Notice what he did? The Muslims asked to base dialogue on the religious grounds that we worship the one God and love our neighbor. Benedict turns around and says that we can base our dialogue on "respect for the dignity of every human person, on objective knowledge of the religion of the other, on the sharing of religious experience and, finally, on common commitment to promoting mutual respect and acceptance," all of them natural, worldly things. I like the line "objective knowledge of the religion of the other," which draws a good distinction that we can have dialogue with each other without having to accept each other's faith; objective knowledge of each other's religion suffices. I am not sure what "shared religious experience" means, but I don't think he means it the way JPII did at Assisi. But what Benedict categorically did not say is, "Okay, let's base our dialogue on love of God and love of neighbor, just like you said." No; he understands that their god is profoundly different from ours and that the way Muslims "love" their neighbors (like by taxing them for being Christians?) is not the type of love Jesus mentioned. Therefore, he accepted the call to dialogue, but gave different, more worldly ground son which to base it.

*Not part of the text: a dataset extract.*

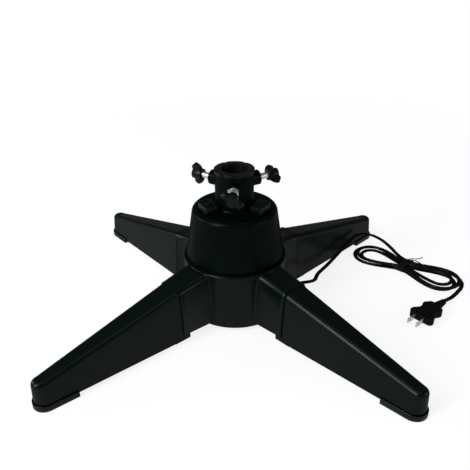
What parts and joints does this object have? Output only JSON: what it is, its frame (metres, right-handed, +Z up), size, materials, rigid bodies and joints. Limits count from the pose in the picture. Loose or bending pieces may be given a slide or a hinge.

This letter has many weaknesses, too. I wish he would not have invited them to a meeting. If they accept, I hope he actually preaches the Gospel to them. That would be nice. But probably it will turn into some clap-trap about mutual understanding, fruitful dialogue and reciprocal respect. I think people imagine that just learning about each other will help us get along. Well let me tell you, it is precisely because I know exactly what Islam is that I despise it so much. So, just learning about each other's religion is not going to do anything at all. Let's pray to Our Lady of Victory, St. John Capistrano and Pope St. Pius V that this"meeting" does not turn into another Assisi.